A second avenue of experimentation has to do with the memory layout. Modern CPUs like hot caches and contiguous memory access. For the most performant implementation possible, one could compute the number of total elements and then allocate one rank-1 array, potentially swapping Array to one of the builtin TypedArray implementations.

The type enhancements adjustments would allow us to generalize the nested for-loop structure and guard against situations like these

const ndarray = zeros(1,1);
ndarray[0][5]; // undefined
ndarray[0] = zeros(5); // don't want this

For the out-of-bounds check, we would need to adjust the index-expression in the ShapedArray definition from [i: number] to something like [i: Index<Head<Shape>>]. The Index<B> type would be the number literal union from 0 up to B - 1. However, this would require us to also type the array indices to something else than number which is not ideal.

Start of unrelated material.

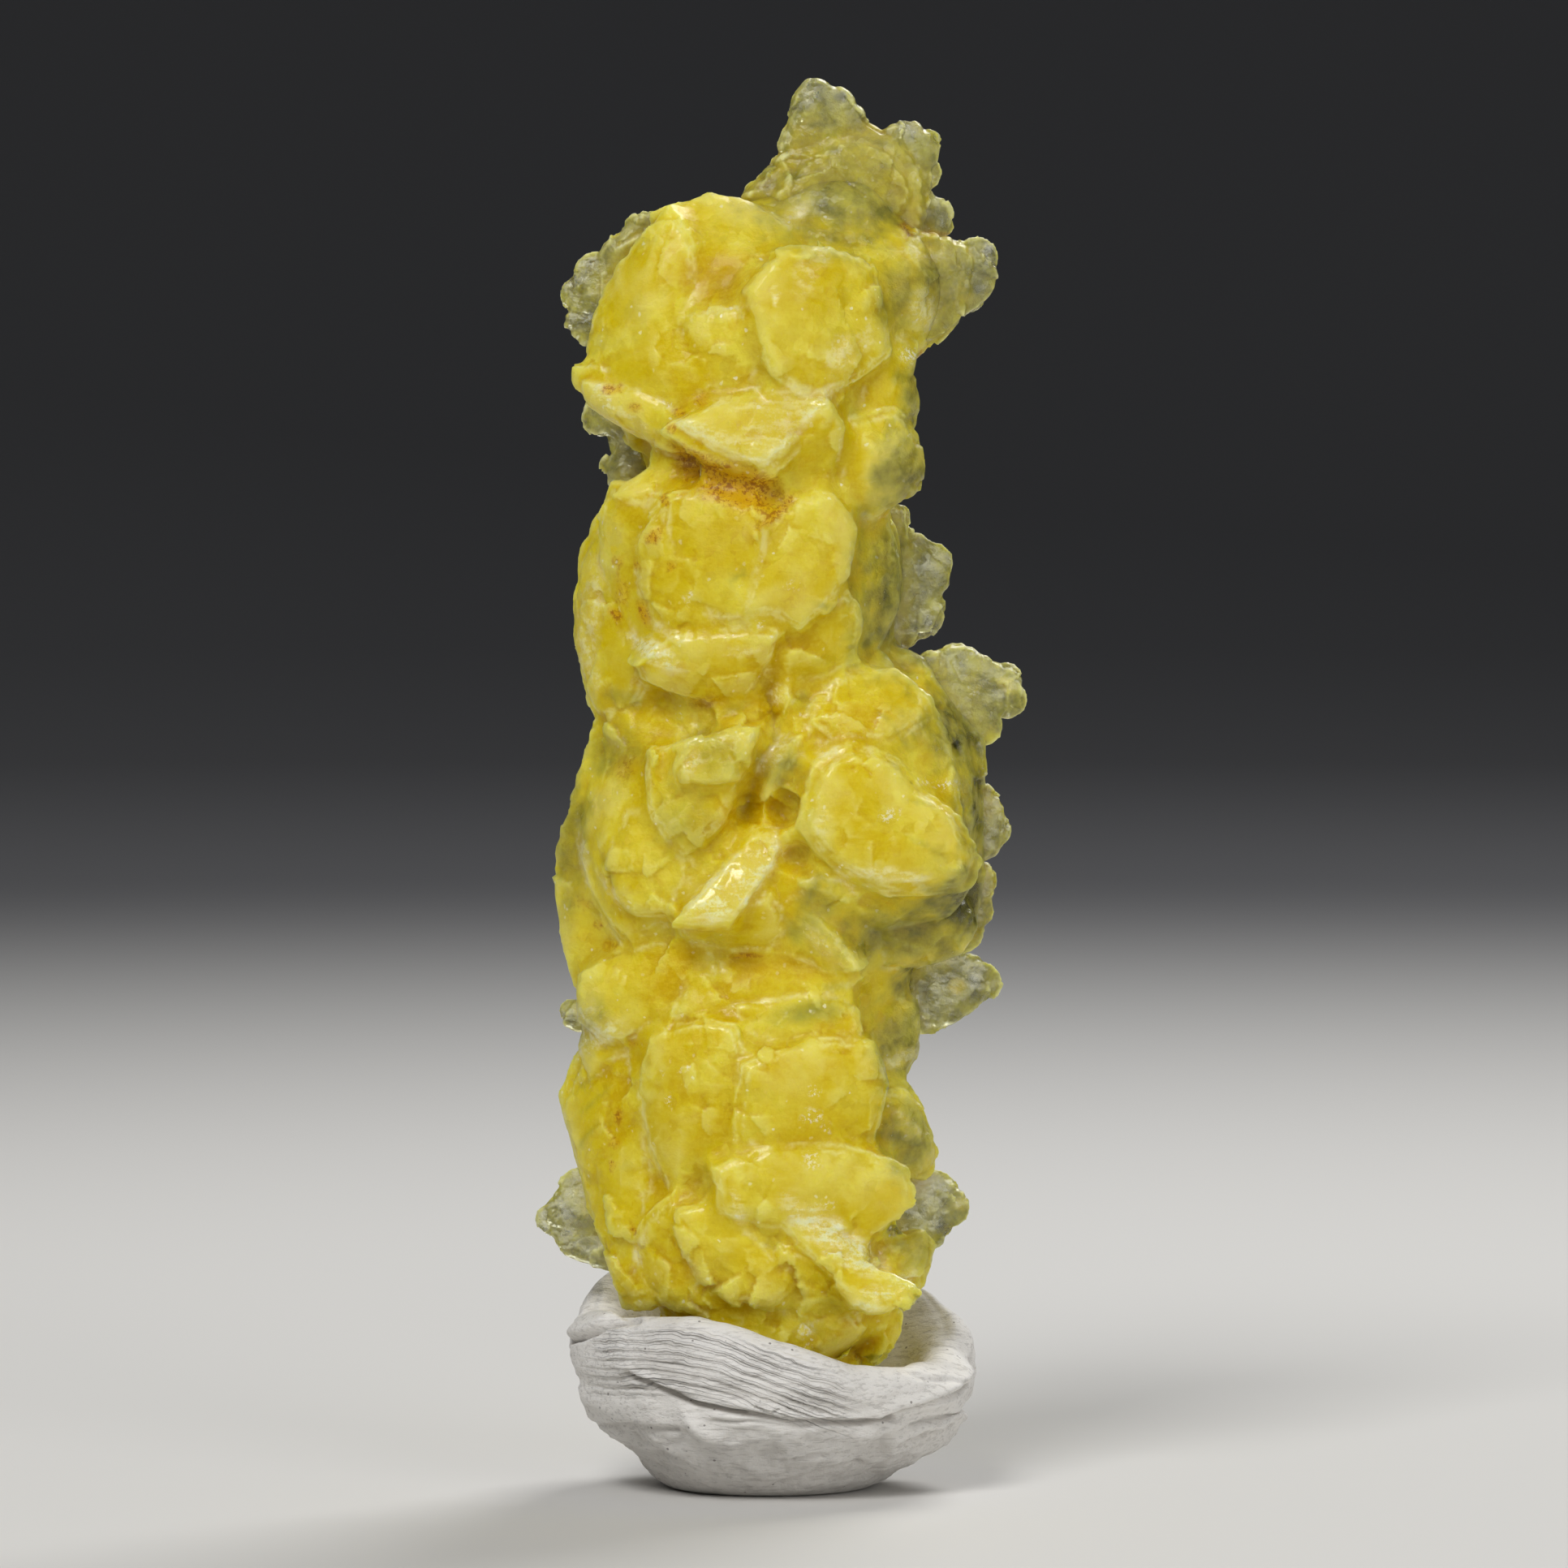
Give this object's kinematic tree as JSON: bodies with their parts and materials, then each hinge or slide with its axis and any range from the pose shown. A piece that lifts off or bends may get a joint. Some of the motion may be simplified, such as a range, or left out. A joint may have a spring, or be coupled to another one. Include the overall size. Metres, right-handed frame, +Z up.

As far as I know, NumPy implements its N-dimensional arrays as one-dimensional contiguous arrays with bindings to native code. This is no doubt possible to some extent in NodeJS environment. The flip side is that one has to then implement the mapping logic from the indices i, j, k… to actual memory. This is where NumPy and friends really shine.

The mathematics of storing multidimensional data in one dimension is not that difficult, but the potential upside in JavaScript is not so clear as the language does not admit any way to represent the index tuple in a syntactically nice way. The way to go would be to use the Proxy object to override property access. This is a level of indirection and in general I tend to regard things like Proxy and Reflection as too magical for my taste. However, a low-hanging fruit is to implement a feature that is present in Python and Fortran, namely support for negative indices.

In conclusion, I feel that these enhancements represent diminishing returns given the present state of JavaScript. At any rate, one would need to set up benchmarks to argue about performance. Ain’t nobody got time for that! The big gains are anyway in novel technologies like WebAssembly that would potentially let the web developer tap into computational resources like GPGPUs.